None of this has to be all-or-nothing. A sustainable wedding isn't a perfect zero-carbon event — it's a series of choices made with more awareness than the default. Start where it matters most to you.
Frequently Asked Questions
Are lab grown diamonds truly eco-friendly, or is that just marketing?
Partly yes, with caveats. Lab grown diamonds definitively eliminate land disruption, water use associated with mining, and community displacement. The energy consumption of the growing process is a genuine consideration — its impact depends on the energy source used by the specific producer. "Eco-friendly" is largely accurate on land and water metrics, more variable on carbon. It's a better choice than mined on most environmental dimensions, but not a perfect zero-impact one.
How do I know a lab grown diamond is certified?
Ask for the certificate at point of purchase. Reputable lab grown diamonds are graded by IGI, SGL, or GIA. At Blu Diamonds, solitaires carry IGI certification as standard. You can verify any IGI certificate directly on IGI's website using the report number.
Does choosing a lab grown diamond mean compromising on the ring's appearance?
Not in any way. A lab grown diamond is chemically and physically identical to a mined diamond — same crystal structure, same refractive index, same hardness, same brilliance. A well-cut lab grown diamond will outperform a poorly-cut mined diamond every time. Even trained gemologists cannot distinguish them without specialised equipment.

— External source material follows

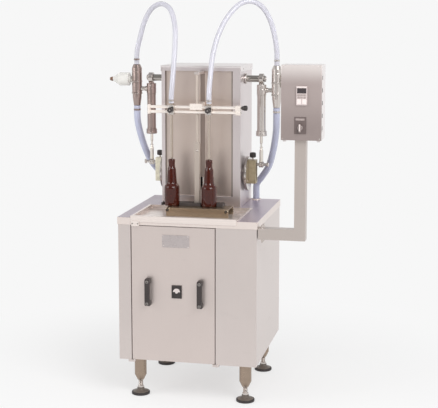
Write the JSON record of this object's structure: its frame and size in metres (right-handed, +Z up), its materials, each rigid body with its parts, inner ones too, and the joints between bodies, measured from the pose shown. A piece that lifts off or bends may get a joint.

Is a lab grown diamond engagement ring a good long-term choice?
A lab grown diamond ring is a real diamond ring. It will look the same in five years, ten years, fifty years as it does today. The stone won't fade, tarnish, or wear down — diamonds rate 10 on the Mohs hardness scale, the maximum. Whether it's the right choice depends on what matters to you. If a mined diamond's geological origin is important to you, that's a legitimate preference. If what matters is a beautiful, certified, real diamond that will last forever — a lab grown diamond delivers that completely, with more budget left over and a cleaner supply chain conscience.